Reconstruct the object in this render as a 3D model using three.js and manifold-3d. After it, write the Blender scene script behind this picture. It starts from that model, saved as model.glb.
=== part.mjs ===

········

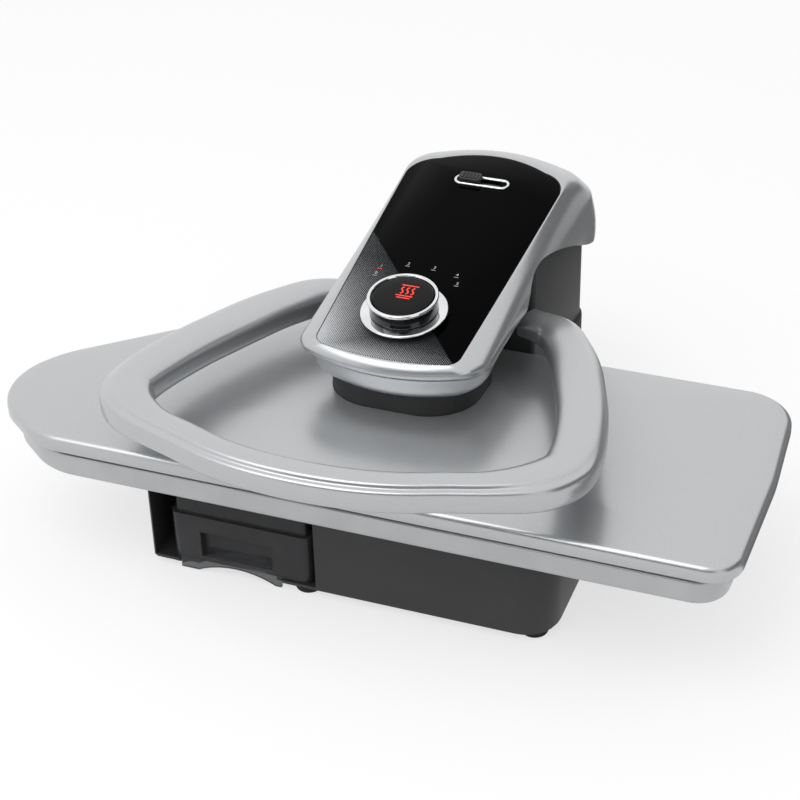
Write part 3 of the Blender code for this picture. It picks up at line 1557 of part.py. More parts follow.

········

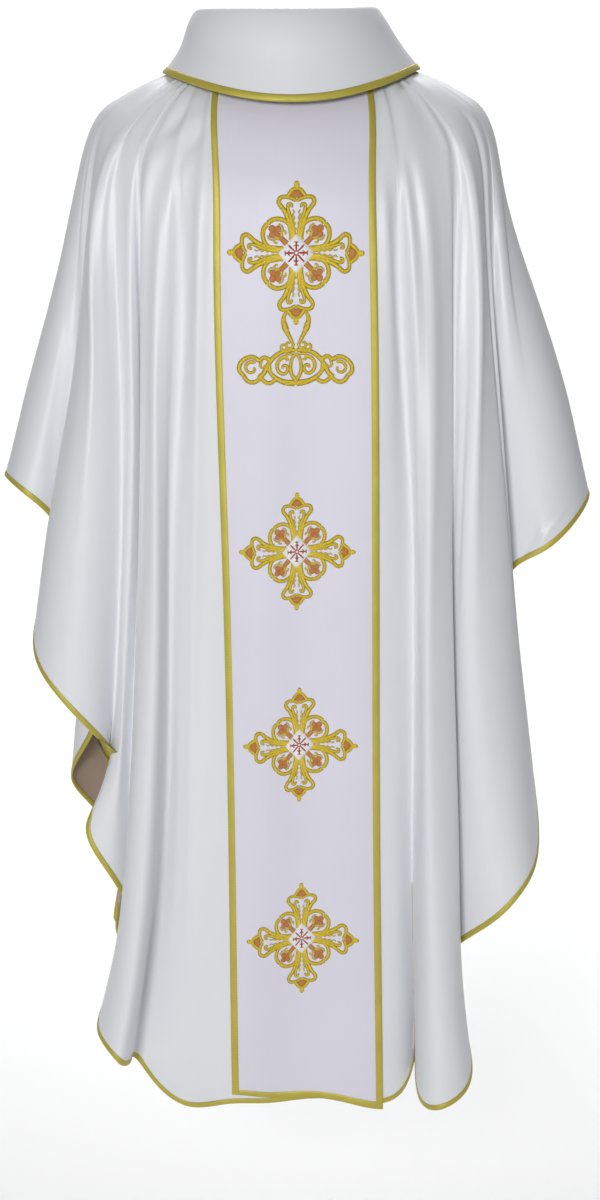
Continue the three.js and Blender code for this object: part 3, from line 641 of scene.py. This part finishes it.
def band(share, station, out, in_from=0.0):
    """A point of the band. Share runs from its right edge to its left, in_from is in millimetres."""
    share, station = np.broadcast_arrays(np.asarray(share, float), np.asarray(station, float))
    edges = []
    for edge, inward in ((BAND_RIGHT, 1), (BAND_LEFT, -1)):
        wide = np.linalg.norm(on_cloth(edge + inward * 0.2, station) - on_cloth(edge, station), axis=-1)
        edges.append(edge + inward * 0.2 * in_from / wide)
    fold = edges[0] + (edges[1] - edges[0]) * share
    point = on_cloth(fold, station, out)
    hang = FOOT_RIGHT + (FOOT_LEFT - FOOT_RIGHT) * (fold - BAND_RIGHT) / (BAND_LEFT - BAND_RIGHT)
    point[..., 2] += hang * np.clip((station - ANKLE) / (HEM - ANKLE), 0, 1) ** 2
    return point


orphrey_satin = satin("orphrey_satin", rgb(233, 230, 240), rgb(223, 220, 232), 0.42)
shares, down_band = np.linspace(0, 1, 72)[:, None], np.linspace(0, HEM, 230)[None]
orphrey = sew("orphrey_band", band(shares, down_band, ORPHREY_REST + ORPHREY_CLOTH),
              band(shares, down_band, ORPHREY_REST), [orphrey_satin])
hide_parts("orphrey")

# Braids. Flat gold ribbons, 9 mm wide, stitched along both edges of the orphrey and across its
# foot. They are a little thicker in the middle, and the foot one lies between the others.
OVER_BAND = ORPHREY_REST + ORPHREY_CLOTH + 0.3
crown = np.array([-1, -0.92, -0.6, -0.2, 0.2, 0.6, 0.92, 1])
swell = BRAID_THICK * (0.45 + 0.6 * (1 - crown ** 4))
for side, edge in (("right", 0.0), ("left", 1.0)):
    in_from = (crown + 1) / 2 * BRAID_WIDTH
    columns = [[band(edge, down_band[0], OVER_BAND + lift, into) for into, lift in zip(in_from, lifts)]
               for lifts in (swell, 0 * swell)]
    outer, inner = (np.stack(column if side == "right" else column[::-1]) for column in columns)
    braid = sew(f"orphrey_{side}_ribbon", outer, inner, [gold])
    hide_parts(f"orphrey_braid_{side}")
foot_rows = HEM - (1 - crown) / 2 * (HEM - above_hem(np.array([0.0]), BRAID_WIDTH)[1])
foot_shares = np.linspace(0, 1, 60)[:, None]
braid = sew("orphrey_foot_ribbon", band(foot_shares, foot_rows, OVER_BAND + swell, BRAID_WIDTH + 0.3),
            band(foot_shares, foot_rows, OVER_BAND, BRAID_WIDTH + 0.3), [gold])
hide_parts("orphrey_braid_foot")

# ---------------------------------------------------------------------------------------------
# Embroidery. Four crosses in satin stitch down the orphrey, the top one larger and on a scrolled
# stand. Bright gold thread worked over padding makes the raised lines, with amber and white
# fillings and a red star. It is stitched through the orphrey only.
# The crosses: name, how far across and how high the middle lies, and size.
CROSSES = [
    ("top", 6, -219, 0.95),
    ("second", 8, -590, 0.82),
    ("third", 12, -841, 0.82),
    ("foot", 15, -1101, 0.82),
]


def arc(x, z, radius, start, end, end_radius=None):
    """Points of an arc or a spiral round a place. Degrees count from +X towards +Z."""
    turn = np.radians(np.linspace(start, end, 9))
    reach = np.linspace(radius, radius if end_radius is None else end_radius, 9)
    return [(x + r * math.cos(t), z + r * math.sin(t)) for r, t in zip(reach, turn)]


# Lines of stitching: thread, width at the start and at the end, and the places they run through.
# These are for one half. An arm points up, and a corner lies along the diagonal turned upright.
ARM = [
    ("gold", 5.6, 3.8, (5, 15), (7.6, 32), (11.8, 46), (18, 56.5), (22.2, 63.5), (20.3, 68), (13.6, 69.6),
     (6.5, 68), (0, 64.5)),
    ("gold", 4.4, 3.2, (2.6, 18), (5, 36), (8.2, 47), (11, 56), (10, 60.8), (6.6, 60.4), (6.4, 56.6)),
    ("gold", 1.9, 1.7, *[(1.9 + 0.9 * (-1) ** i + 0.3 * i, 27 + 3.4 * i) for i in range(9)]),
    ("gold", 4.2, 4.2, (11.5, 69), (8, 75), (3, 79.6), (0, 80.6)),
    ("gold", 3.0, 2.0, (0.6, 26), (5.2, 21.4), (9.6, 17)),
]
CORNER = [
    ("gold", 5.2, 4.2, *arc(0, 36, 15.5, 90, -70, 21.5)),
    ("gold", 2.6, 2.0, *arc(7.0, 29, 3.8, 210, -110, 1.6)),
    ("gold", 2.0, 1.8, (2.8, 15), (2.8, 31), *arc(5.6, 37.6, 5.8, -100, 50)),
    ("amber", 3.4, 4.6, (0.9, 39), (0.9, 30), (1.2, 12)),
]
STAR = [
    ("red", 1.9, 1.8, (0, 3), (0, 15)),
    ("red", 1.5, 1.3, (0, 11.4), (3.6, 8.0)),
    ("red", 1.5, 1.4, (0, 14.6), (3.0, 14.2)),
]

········

Gather all lines with the string "three" from the data.

_Task answer_
Reconstruct the object in this render as a 3D model using three.js and manifold-3d. After it, write the Blender scene script behind this picture. It starts from that model, saved as model.glb.
Continue the three.js and Blender code for this object: part 3, from line 641 of scene.py. This part finishes it.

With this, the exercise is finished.